Jesús se acercó entonces a ellos y les dijo: «Se me ha dado toda
autoridad en el cielo y en la tierra. Por tanto, vayan y hagan discípulos de
todas las naciones, bautizándolos en el nombre del Padre y del Hijo y del
Espíritu Santo, enseñándoles a obedecer todo lo que les he mandado a ustedes. Y
les aseguro que estaré con ustedes siempre, hasta el fin del mundo». Mateo 28:18-20.
Mientras meditaba a solas
sobre este pasaje, sentí que su poder me arrastraba. Me sentí completamente
incapaz de considerar con calma sus términos o de investigar sus razones. El
mandato con el cual concluye el texto se repetía una y otra vez en mis oídos,
hasta que me resultó imposible estudiarlo porque mis pensamientos corrían de
aquí para allá, haciendo miles de preguntas y todas con la intención de
ayudarme a responder mí mismo la solemne pregunta: «¿Cómo voy a ir yo y enseñar
a todas las naciones, bautizándolas en el nombre del Padre, del Hijo y del
Espíritu Santo?»
¡Oh! Quisiera que la
iglesia pudiera escuchar al Salvador dirigiéndole ahora estas palabras; porque
las palabras de Cristo son palabras vivas que no solo tuvieron poder ayer, sino
que tienen poder hoy.
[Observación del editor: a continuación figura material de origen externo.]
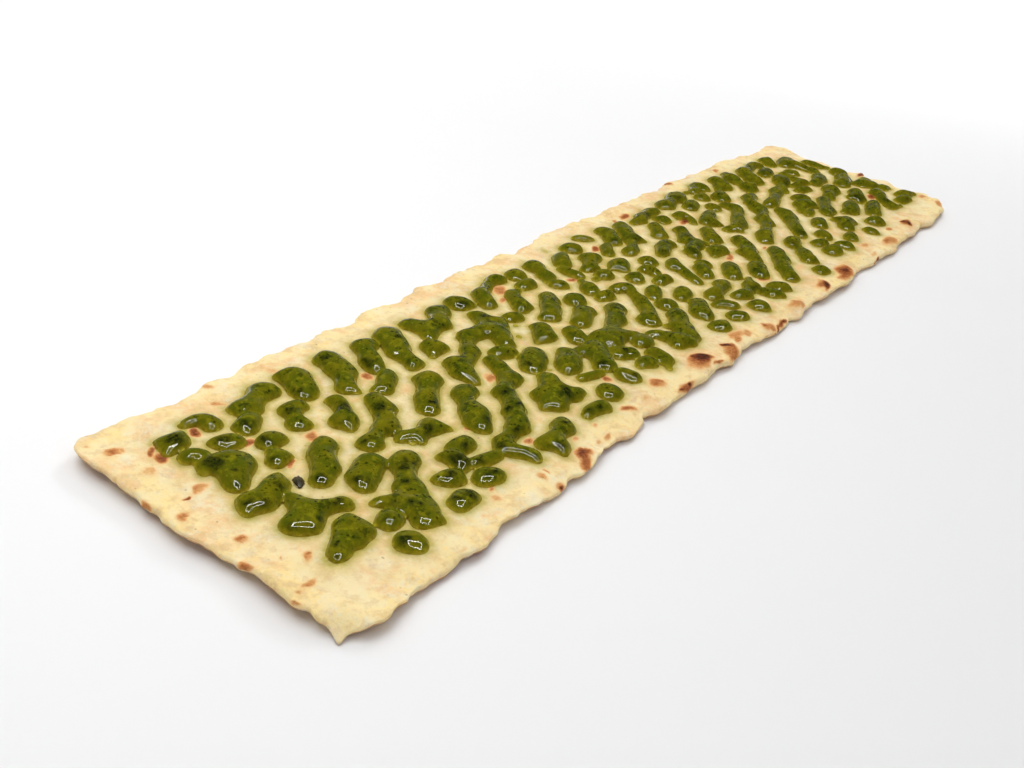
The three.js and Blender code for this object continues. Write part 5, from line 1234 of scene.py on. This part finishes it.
def pesto_material():
    m = Tree("basil_pesto")
    deep, tone = m.attr("deep"), m.attr("tone")
    soft, mid_ = m.noise(6.5, 3, 0.55, (1, 2, 0)), m.noise(2.2, 4, 0.6, (3, 5, 0))
    col = m.mix(m.span(soft, 0.36, 0.64), (0.101, 0.114, 0.0038), (0.175, 0.157, 0.0048))
    col = m.mix(m.span(tone, 0.0, 1.0, 0.0, 0.35, "LINEAR"), col, (0.078, 0.098, 0.0045))
    col = m.mix(m.span(mid_, 0.50, 0.66, 0, 0.80), col, (0.232, 0.216, 0.0070))
    # chopped leaf: dark clots and flecks of several sizes, and paler crumbs of cheese and nut
    clot = m.math("MULTIPLY", m.span(m.noise(2.6, 3, 0.55, (12, 7, 0)), 0.53, 0.64), m.span(m.noise(9, 2, 0.5, (14, 1, 0)), 0.38, 0.60, 0.35, 1.0))
    col = m.mix(m.math("MULTIPLY", clot, 0.75), col, (0.032, 0.044, 0.0030))
    leafy = m.math("MULTIPLY", m.span(m.cells(1.7, (2, 7, 0)), 0.38, 0.18), m.span(m.noise(4.0, 3, 0.6, (5, 1, 0)), 0.45, 0.58))
    col = m.mix(m.math("MULTIPLY", leafy, 0.80), col, (0.016, 0.026, 0.0020))
    small = m.math("MULTIPLY", m.span(m.cells(0.8, (9, 7, 0)), 0.30, 0.14), m.span(m.noise(2.2, 3, 0.6, (8, 1, 0)), 0.46, 0.58))
    col = m.mix(m.math("MULTIPLY", small, 0.75), col, (0.022, 0.032, 0.0025))
    crumb = m.math("MULTIPLY", m.span(m.cells(1.9, (4, 4, 0)), 0.24, 0.10), m.span(m.noise(5.0, 3, 0.6, (2, 8, 0)), 0.50, 0.62))
    col = m.mix(m.math("MULTIPLY", crumb, 0.6), col, (0.300, 0.275, 0.0220))
    # near-black chopped leaf at the table's places, partly painted shade on the drops' lower fronts
    leaf_and_painted_shade = m.math("MULTIPLY", m.attr("leaf_and_painted_shade"), m.span(m.noise(1.1, 3, 0.6, (18, 2, 0)), 0.34, 0.58, 0.60, 1.0))
    col = m.mix(m.math("MULTIPLY", leaf_and_painted_shade, 0.94), col, (0.010, 0.016, 0.0030))
    # where it thins out the oil shows, and the bread under it
    thin = m.math("ADD", deep, m.span(m.noise(1.6, 3, 0.6, (6, 6, 0)), 0.3, 0.7, -0.30, 0.30, "LINEAR"))
    col = m.mix(m.span(thin, 2.2, 1.1, 0, 0.55), col, (0.185, 0.175, 0.0055))
    col = m.mix(m.span(thin, 1.3, 0.40, 0, 0.80), col, (0.330, 0.270, 0.0140))
    col = m.mix(m.span(thin, 0.55, 0.05, 0, 0.90), col, (0.560, 0.460, 0.0600))
    m.set(Base_Color=col)
    m.set(Roughness=m.span(m.noise(1.2, 3, 0.6, (7, 7, 0)), 0.3, 0.7, 0.03, 0.08))
    m.set(IOR=1.46)
    # the film of oil is broken where the surface falls away, so its steep far shoulders stay dark
    m.set(Specular_IOR_Level=m.math("MULTIPLY", m.span(thin, 0.35, 1.6, 0.10, 0.50), m.span(m.facing(), 0.72, 0.88, 1.0, 0.12)))
    m.set(Subsurface_Weight=0.12, Subsurface_Radius=(0.9, 1.0, 0.15), Subsurface_Scale=0.0010)
    n = m.bump(m.noise(2.6, 3, 0.55, (2, 2, 0)), 0.30, 0.09)
    n = m.bump(m.noise(0.7, 3, 0.6, (4, 2, 0)), 0.14, 0.024, n)
    m.set(Normal=n)
    return m.mat


def herb_material():
    m = Tree("basil_scrap")
    col = m.mix(m.span(m.noise(1.0, 4, 0.6), 0.35, 0.65), (0.030, 0.024, 0.011), (0.085, 0.070, 0.032))
    m.set(Base_Color=col, IOR=1.45)
    m.set(Roughness=m.span(m.noise(0.8, 3, 0.6, (3, 3, 0)), 0.3, 0.7, 0.25, 0.55))
    n = m.bump(m.noise(0.5, 3, 0.6), 0.5, 0.08)
    m.set(Normal=n)
    return m.mat


bread_mat, pesto_mat, herb_mat = bread_material(), pesto_material(), herb_material()
bread.data.materials.append(bread_mat)
pesto.data.materials.append(pesto_mat)
herbs.data.materials.append(herb_mat)
for name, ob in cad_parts.items():
    mat = bread_mat if name == "flatbread" else pesto_mat
    if not ob.material_slots:
        ob.data.materials.append(mat)
    for k in range(len(ob.material_slots)):
        ob.material_slots[k].material = mat

puddles = sorted(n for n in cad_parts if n.startswith("pesto"))
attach(bread, "root")
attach(pesto, "root")
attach(herbs, "root")
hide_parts("flatbread")
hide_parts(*puddles)

# --------------------------------------------------------------------------- stage, light and camera

floor_mesh = bpy.data.meshes.new("floor")
floor_mesh.from_pydata([(-4, -4, -0.0001), (4, -4, -0.0001), (4, 4, -0.0001), (-4, 4, -0.0001)], [], [(0, 1, 2, 3)])
floor = bpy.data.objects.new("floor", floor_mesh)
bpy.context.scene.collection.objects.link(floor)
paper = bpy.data.materials.new("floor_paper")
paper.use_nodes = True
bs = paper.node_tree.nodes["Principled BSDF"]
bs.inputs["Base Color"].default_value = (0.90, 0.90, 0.905, 1)
bs.inputs["Roughness"].default_value = 0.7
bs.inputs["Specular IOR Level"].default_value = 0.2
floor_mesh.materials.append(paper)
floor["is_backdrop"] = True

AHEAD = Vector((0.8491, 0.5282, 0.0)).normalized()      # the level direction in which the camera looks
ASIDE = Vector((AHEAD.y, -AHEAD.x, 0.0))                  # and to its right

# a white tent, dim where it shows in gloss: the pesto mirrors mostly the dark opening round the lamp ring
world = bpy.data.worlds.new("tent")
bpy.context.scene.world = world
world.use_nodes = True
wt = world.node_tree
bg = wt.nodes["Background"]
co = wt.nodes.new("ShaderNodeTexCoord")
dot = wt.nodes.new("ShaderNodeVectorMath")
dot.operation = "DOT_PRODUCT"
wt.links.new(co.outputs["Generated"], dot.inputs[0])
dot.inputs[1].default_value = (AHEAD.x * 0.45, AHEAD.y * 0.45, -0.89)
rise = wt.nodes.new("ShaderNodeMapRange")
rise.interpolation_type = "SMOOTHSTEP"
wt.links.new(dot.outputs["Value"], rise.inputs["Value"])
rise.inputs["From Min"].default_value = -0.1
rise.inputs["From Max"].default_value = 0.38
rise.inputs["To Min"].default_value = 0.01
rise.inputs["To Max"].default_value = 0.17
path = wt.nodes.new("ShaderNodeLightPath")
pick = wt.nodes.new("ShaderNodeMix")
pick.data_type = "FLOAT"
wt.links.new(path.outputs["Is Glossy Ray"], pick.inputs["Factor"])
pick.inputs[2].default_value = 0.314
wt.links.new(rise.outputs["Result"], pick.inputs[3])
wt.links.new(pick.outputs[0], bg.inputs["Strength"])
bg.inputs["Color"].default_value = (1.0, 1.0, 1.0, 1)


def panel(name, centre, right, up, size_x, size_y, radiance, gloss=True, matte=True):
    """A flat light panel that faces down along right x up, with the radiance given."""
    light = bpy.data.lights.new(name, "AREA")
    light.shape = "RECTANGLE"
    light.size, light.size_y = size_x, size_y
    light.energy = radiance * math.pi * size_x * size_y
    ob = bpy.data.objects.new(name, light)
    bpy.context.scene.collection.objects.link(ob)
    z = right.cross(up).normalized()
    ob.matrix_world = Matrix((
        (right.x, up.x, z.x, centre.x), (right.y, up.y, z.y, centre.y), (right.z, up.z, z.z, centre.z), (0, 0, 0, 1)))
    ob.visible_glossy, ob.visible_diffuse = gloss, matte
    ob.visible_camera = False
    return ob


# a rectangle of strip lights overhead, a little to the camera's side, whose outline glints in every wet drop
for name, middle, wide, deep, thick, radiance, gloss in (
        ("ring", Vector((-0.11, -0.1, 0.62)), 0.7, 0.6, 0.035, 6.66, False),
        ("glint", Vector((-0.26, -0.19, 0.6)), 0.47, 0.37, 0.032, 28.0, True)):
    for side, off, sx, sy in (
            ("far", AHEAD * deep / 2, wide, thick), ("near", -AHEAD * deep / 2, wide, thick),
            ("left", -ASIDE * wide / 2, thick, deep), ("right", ASIDE * wide / 2, thick, deep)):
        panel(name + "_" + side, middle + off, ASIDE, AHEAD, sx, sy, radiance, gloss=gloss, matte=not gloss)
# soft panels behind and beside the bread, facing down on the paper
X1, Y1 = Vector((1, 0, 0)), Vector((0, 1, 0))
for name, place, radiance in (
        ("soft_far", (0.90, 0.20, 0.70), 13.7), ("soft_back", (0.10, 0.60, 0.40), 1.95),
        ("soft_key", (-0.25, 0.15, 0.42), 1.8)):
    panel(name, Vector(place), X1, Y1, 0.4, 0.4, radiance, gloss=False)

cam = bpy.data.cameras.new("camera")
cam.sensor_fit = "HORIZONTAL"
cam.sensor_width = 36.0
cam.lens = 40.40
cam.clip_start, cam.clip_end = 0.01, 20.0
cam_ob = bpy.data.objects.new("camera", cam)
bpy.context.scene.collection.objects.link(cam_ob)
cam_ob.matrix_world = Matrix((
    (0.59217717, 0.33459599, -0.73305643, -0.378724),
    (-0.79289347, 0.40416539, -0.45603759, -0.181750),
    (0.14368769, 0.8512907, 0.50463649, 0.193001),
    (0, 0, 0, 1)))
bpy.context.scene.camera = cam_ob
bpy.context.scene.view_settings.view_transform = "Standard"
bpy.context.scene.view_settings.look = "None"

lo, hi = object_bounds()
Los mandatos del Salvador son perpetuos en cuanto a su
deber; no solo obligaban a los apóstoles sino que también nos obligan a
nosotros y este yugo cae sobre todo cristiano. Hoy no estamos exentos del
servicio que hacían los primeros seguidores del Cordero, nuestras órdenes de
marchar son las mismas que ellos tuvieron y nuestro Capitán requiere de
nosotros obediencia tan pronta y perfecta como la requirió de ellos.